プロのデビュー戦の準備を着実に進めていき、デビュー戦も間近というとき、Aさんが大好きだったおじいちゃんが亡くなりました。
そのショックでAさんはお母さんに「デビュー戦に出ない」と言ったところ、お母さんは次のように語ったのです。
「おじいちゃんはなんで孫が殴られるところを見なきゃならんのだ、と言っていたけど、本当は楽しみにしていたのよ。きっとどこかで見てくれているはずだから、頑張ってデビュー戦をやりなさい。」
Aさんがお母さんから「やりなさい」と言われたのはそのときが初めてだったそうです。
そして、プロのデビュー戦。
ぎっしりと詰まった会場はAさんが登場するのを今か今かと待ち構えていました。
Aさんがゲートから出てリングへの花道に出てくると、ウォーと会場が盛り上がりました。Aさんを励まそうと花道でAさんの肩を友人が次々と叩きます。
そして、リングに上がると「***!、***!、***!」とAさんの名前を呼ぶシュプレヒコールが会場全体から巻き起こりました。
そのとき、お母さんの気持ちはどうだったのでしょうか。
地響きのように体に伝わってくるAさんの名前を呼ぶシュプレヒコール。体全体に鳥肌が立ち、身震いするような緊張感。
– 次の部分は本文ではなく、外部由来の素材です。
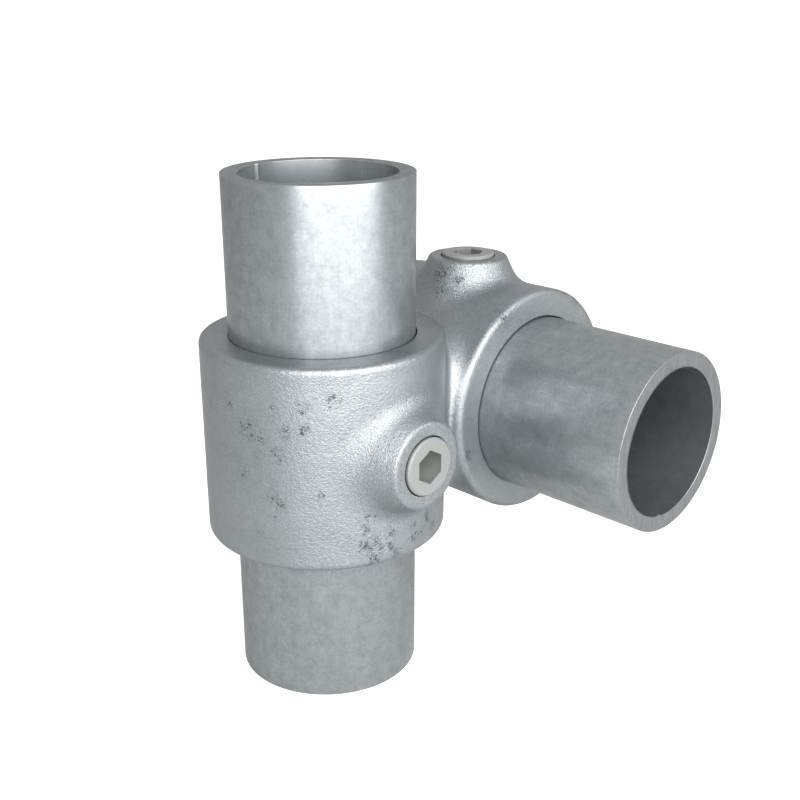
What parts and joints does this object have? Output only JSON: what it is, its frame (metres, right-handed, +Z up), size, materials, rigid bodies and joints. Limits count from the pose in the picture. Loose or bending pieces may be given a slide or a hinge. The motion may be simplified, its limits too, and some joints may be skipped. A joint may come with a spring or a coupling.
{
  "type": "crossover tube clamp",
  "caption": "Galvanised cast clamp that crosses two round tubes at right angles, side by side, each gripped by a hexagon-socket set screw.",
  "frame": {"origin": "centre of the lower end of the upright tube", "axes": "+Z up the upright tube, +X along the level tube to its front end, +Y from the upright tube to the level one"},
  "size_m": [0.135, 0.1194, 0.135],
  "materials": {
    "casting_zinc": "hot-dip galvanised casting, grainy, with small dark pits",
    "screw_steel": "pale matt plated steel",
    "tube_zinc": "hot-dip galvanised steel tube, mottled, with saw marks on the cut ends"
  },
  "bodies": {
    "root": {"clamp_casting": "casting_zinc", "front_set_screw": "screw_steel", "top_set_screw": "screw_steel", "vertical_tube": "tube_zinc", "horizontal_tube": "tube_zinc"}
  },
  "joints": []
}
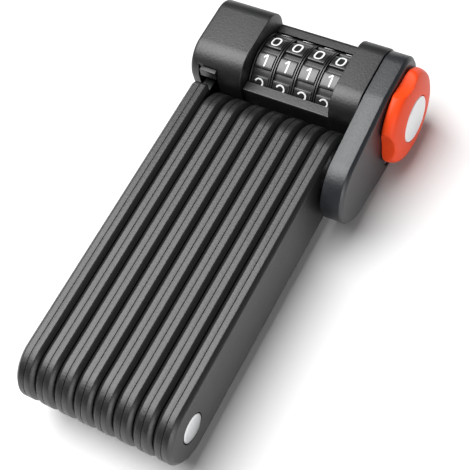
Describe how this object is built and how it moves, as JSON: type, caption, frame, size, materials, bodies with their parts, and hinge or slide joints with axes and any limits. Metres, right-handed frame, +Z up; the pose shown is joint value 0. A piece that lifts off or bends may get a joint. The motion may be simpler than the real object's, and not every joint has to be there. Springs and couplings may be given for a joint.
{
  "type": "folding bicycle lock",
  "caption": "Folding plate lock for a bicycle: jacketed steel links riveted in a zigzag, folded against a body with number wheels and a lobed turning knob.",
  "frame": {"origin": "centre of the bounding box's base, with the lock lying on its back", "axes": "+X across the stack of links towards the knob, +Y along the links towards the lock body, +Z up out of the number wheels"},
  "size_m": [0.086, 0.1724, 0.04],
  "materials": {
    "jacket": "fine textured black",
    "shell": "fine textured black",
    "steel": "satin hardened steel",
    "rivet": "bright satin",
    "wheel": "satin, white numbers",
    "brass": "turned",
    "knob": "satin orange red",
    "disc": "plain pale disc"
  },
  "bodies": {
    "lock_body": {"left_shell": "shell", "cradle": "shell", "right_collar": "shell", "end_cap": "shell", "tongue_guide": "shell", "detent_spring": "steel", "ear_washer": "steel", "ear_pin": "rivet", "tie_screw_1": "steel", "tie_screw_2": "steel"},
    "link_8": {"link_8_core": "steel", "link_8_jacket_left": "jacket", "link_8_jacket_right": "jacket", "rivet_7": "rivet"},
    "link_7": {"link_7_core": "steel", "link_7_jacket_left": "jacket", "link_7_jacket_right": "jacket", "rivet_6": "rivet"},
    "link_6": {"link_6_core": "steel", "link_6_jacket_left": "jacket", "link_6_jacket_right": "jacket", "rivet_5": "rivet"},
    "link_5": {"link_5_core": "steel", "link_5_jacket_left": "jacket", "link_5_jacket_right": "jacket", "rivet_4": "rivet"},
    "link_4": {"link_4_core": "steel", "link_4_jacket_left": "jacket", "link_4_jacket_right": "jacket", "rivet_3": "rivet"},
    "link_3": {"link_3_core": "steel", "link_3_jacket_left": "jacket", "link_3_jacket_right": "jacket", "rivet_2": "rivet"},
    "link_2": {"link_2_core": "steel", "link_2_jacket_left": "jacket", "link_2_jacket_right": "jacket", "rivet_1": "rivet"},
    "link_1": {"link_1_core": "steel", "link_1_jacket_left": "jacket", "link_1_jacket_right": "jacket"},
    "code_wheel_1": {"code_wheel_1": "wheel", "code_sleeve_1": "brass"},
    "code_wheel_2": {"code_wheel_2": "wheel", "code_sleeve_2": "brass"},
    "code_wheel_3": {"code_wheel_3": "wheel", "code_sleeve_3": "brass"},
    "code_wheel_4": {"code_wheel_4": "wheel", "code_sleeve_4": "brass"},
    "knob": {"knob": "knob", "knob_disc": "disc", "knob_shaft": "steel", "drive_sleeve": "steel"},
    "locking_bolt": {"locking_bolt": "steel", "bolt_pin": "steel"}
  },
  "joints": [
    {"name": "ear_pivot", "type": "hinge", "parent": "lock_body", "child": "link_8", "pos_m": [0.02605, 0.03665, 0.02], "axis": [1, 0, 0], "range_deg": [-90, 0]},
    {"name": "pivot_8_7", "type": "hinge", "parent": "link_8", "child": "link_7", "pos_m": [0.01705, -0.07235, 0.02], "axis": [1, 0, 0], "range_deg": [-180, 0]},
    {"name": "pivot_7_6", "type": "hinge", "parent": "link_7", "child": "link_6", "pos_m": [0.00905, 0.03665, 0.02], "axis": [1, 0, 0], "range_deg": [-90, 0]},
    {"name": "pivot_6_5", "type": "hinge", "parent": "link_6", "child": "link_5", "pos_m": [0.00105, -0.07235, 0.02], "axis": [1, 0, 0], "range_deg": [-180, 0]},
    {"name": "pivot_5_4", "type": "hinge", "parent": "link_5", "child": "link_4", "pos_m": [-0.00695, 0.03665, 0.02], "axis": [1, 0, 0], "range_deg": [-90, 0]},
    {"name": "pivot_4_3", "type": "hinge", "parent": "link_4", "child": "link_3", "pos_m": [-0.01495, -0.07235, 0.02], "axis": [1, 0, 0], "range_deg": [-180, 0]},
    {"name": "pivot_3_2", "type": "hinge", "parent": "link_3", "child": "link_2", "pos_m": [-0.02295, 0.03665, 0.02], "axis": [1, 0, 0], "range_deg": [-90, 0]},
    {"name": "pivot_2_1", "type": "hinge", "parent": "link_2", "child": "link_1", "pos_m": [-0.03095, -0.07235, 0.02], "axis": [1, 0, 0], "range_deg": [-180, 0]},
    {"name": "wheel_turn_1", "type": "hinge", "parent": "lock_body", "child": "code_wheel_1", "pos_m": [-0.0161, 0.06865, 0.02], "axis": [1, 0, 0], "continuous": true},
    {"name": "wheel_turn_2", "type": "hinge", "parent": "lock_body", "child": "code_wheel_2", "pos_m": [-0.007, 0.06865, 0.02], "axis": [1, 0, 0], "continuous": true},
    {"name": "wheel_turn_3", "type": "hinge", "parent": "lock_body", "child": "code_wheel_3", "pos_m": [0.0021, 0.06865, 0.02], "axis": [1, 0, 0], "continuous": true},
    {"name": "wheel_turn_4", "type": "hinge", "parent": "lock_body", "child": "code_wheel_4", "pos_m": [0.0112, 0.06865, 0.02], "axis": [1, 0, 0], "continuous": true},
    {"name": "knob_turn", "type": "hinge", "parent": "lock_body", "child": "knob", "pos_m": [0.03905, 0.06865, 0.02], "axis": [1, 0, 0], "range_deg": [0, 90]},
    {"name": "bolt_slide", "type": "slide", "parent": "lock_body", "child": "locking_bolt", "axis": [-1, 0, 0], "range_m": [0, 0.006]}
  ],
  "couplings": [
    {"joint": "knob_turn", "follows": "bolt_slide", "rad_per_m": 261.8}
  ]
}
多くの人を虜にしてリング上に立つ自分の息子の勇姿。
これだけの人を集客できるというのは強いというだけではありません。Aさんに多くの人たちを魅惑する人望があるからでしょう。それがお母さんにわからないはずはありません。どんなにか、自分の息子を誇りに思ったことか・・・。
試合は一方的にAさんが圧倒して勝ちました。花道でAさんに次々と花束が贈られました。そこに集まったすべての人の笑顔がAさんの財産なのではないでしょうか。